In the monastery, they just start teaching you and then somebody asks you, ‘What are you studying?’ You say, ‘Diamond Cutter’. They say, ‘Who wrote it?’ ‘I don’t know’, ((Laughs)). So Diamond Cutter itself is a discussion that Lord Buddha is having with one of his Students.

So one of the Students comes to Lord Buddha and starts asking questions at the beginning of the sutra. Who is this guy? The guy asking questions is called Subhuti. This is a Student of Lord Buddha who’s ... I have a few of these in New York City. They’re always asking stupid questions and interrupting the class. I’m half way into a sentence and they’re like, ‘Oh! Oh! Oh! Oh! … I need to know about that!’ And there’s a hundred, two hundred people there and they’re all like, ‘Oh just shut-up!’ This person’s interrupting the class, over and over again. This is Subhuti. Subhuti’s like this ((Laughs)) Laughter.

The Buddha’s sitting down, there’s twelve hundred monks or something. There’s a lot of monks there; twelve hundred and fifty monks and he’s about to give this big lecture. And then Subhuti comes up. Actually, he’s not so impertinent as an American. He actually comes and he bows down properly and he takes his shawl down properly. Even now when we debate in a Tibetan monastery, we take our shawl down in a certain way. And we pay respect to the person just before we start arguing.

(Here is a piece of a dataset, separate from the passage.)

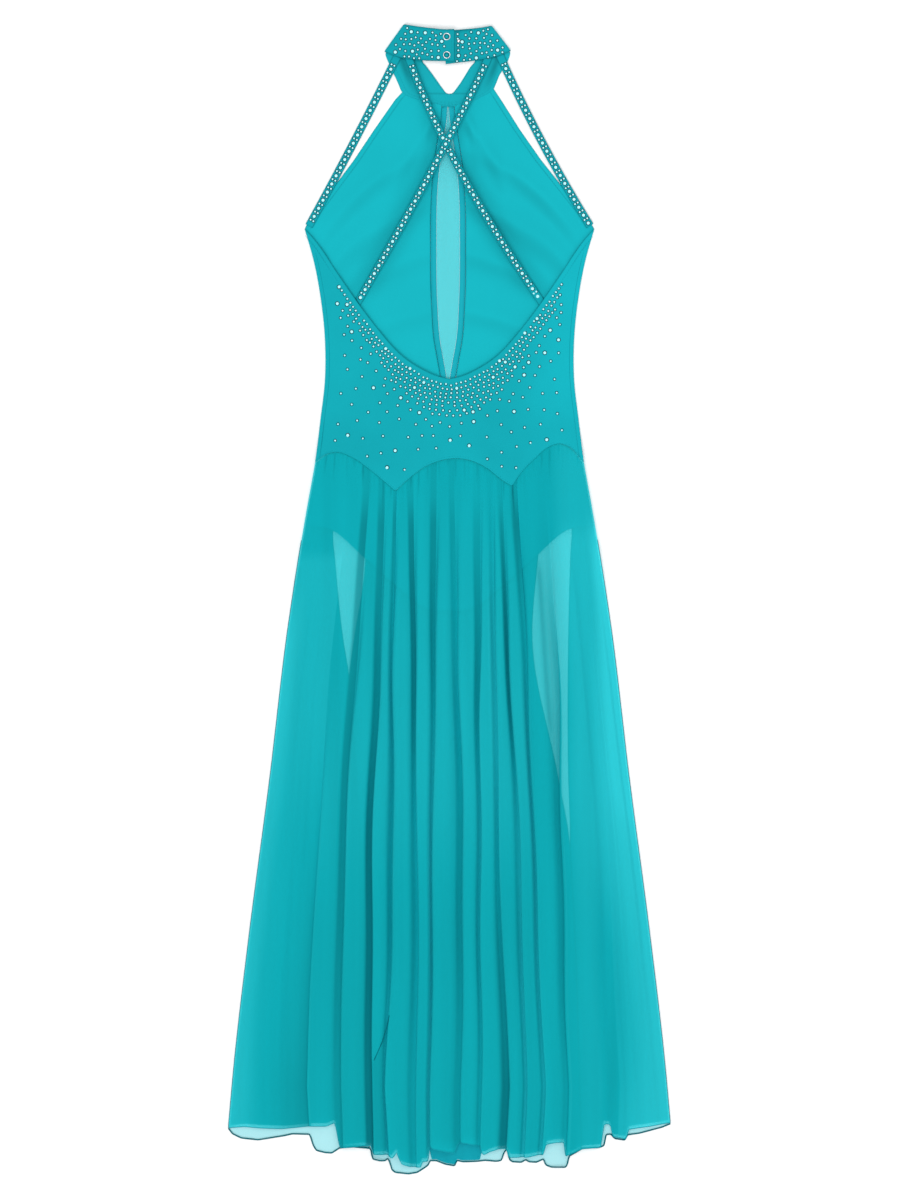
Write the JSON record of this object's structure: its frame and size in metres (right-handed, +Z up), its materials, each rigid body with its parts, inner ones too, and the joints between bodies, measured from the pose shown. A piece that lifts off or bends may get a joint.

And this is Subhuti. He comes and he does this and he asks the Buddha a question. So this is really a conversation just like another famous sutra which is, which? Like the Heart Sutra. In fact, in the Heart Sutra it’s not the Buddha at all. It’s two of his Students talking to each other under his influence. He goes into meditation at the beginning of the sutra. And they are like puppets and he’s running both of them. Then at the end he says, ... what’s the only thing he says in the Heart Sutra? Lak so, lak so, which means, ‘Oh good job, you guys are so smart’ laugh Laughter. That’s all he says in the Heart Sutra. In the Diamond Cutter he speaks a little bit more than that. So that’s who’s speaking.

There are about four and a half thousand ancient books that came from India and that reached Tibet. They are divided into the books where the Buddha spoke directly, which is about a thousand. And then there are about three and a half thousand ancient, ancient explanations of those books. So they are divided into two parts.

In the commentaries there are only three explanations of the Diamond Cutter Sutra. So I’m going to write the names of those Lamas who taught them. This doesn’t have much to do with the meaning but I want you to appreciate your lineage because now you are the next Lama in the lineage.

If you take this and teach it to someone well, you are a Lama. You don’t have to be a monk to be a Lama. You don’t have to be male to be a Lama. You don’t have to have a thousand Students to be a Lama. If you go to work tomorrow and talk to someone about this Sutra, you just became a Lama. Some of the greatest Lamas of Tibet were not monks. Some of the greatest Lamas of Tibet were women who were not monks or nuns.

Say LOPPON YIKNYEN repeat.

Loppon means, ‘master,’ like Buddhist master. It’s considered impolite or improper to refer to great Lamas like, ‘Hey Yeshe. Hey Zopa’. You give them some honorific name like Lama Zopa or Lama Yeshe. In Sanskrit it’s Loppon or Acharya. Master.

Yiknyen is the Tibetan for Vasubandu. Vasubandu is most famous for writing what book? Abhidharma Kosha. There are seven great books of abhidharma starting from the time of the Buddha. Master Vasubandu collected them together into a book that he called ‘The Treasure of Abhidharma’. So that was Abhidharma Kosha. But he also wrote a commentary or explanation of the Diamond Cutter. We have it in Tibetan. It’s really hard to read. It’s really hard to read. We’re not going to use it. I just want you to know that he wrote one.

The Abhidharma Kosha became the bible for all of the southern Buddhist countries in Thailand. In Sri Lanka this is the main book used. This is the primary book used for the study of Buddhism. He wrote that book. When did he live? About three fifty A.D. There’s another Loppon named Karmalashila.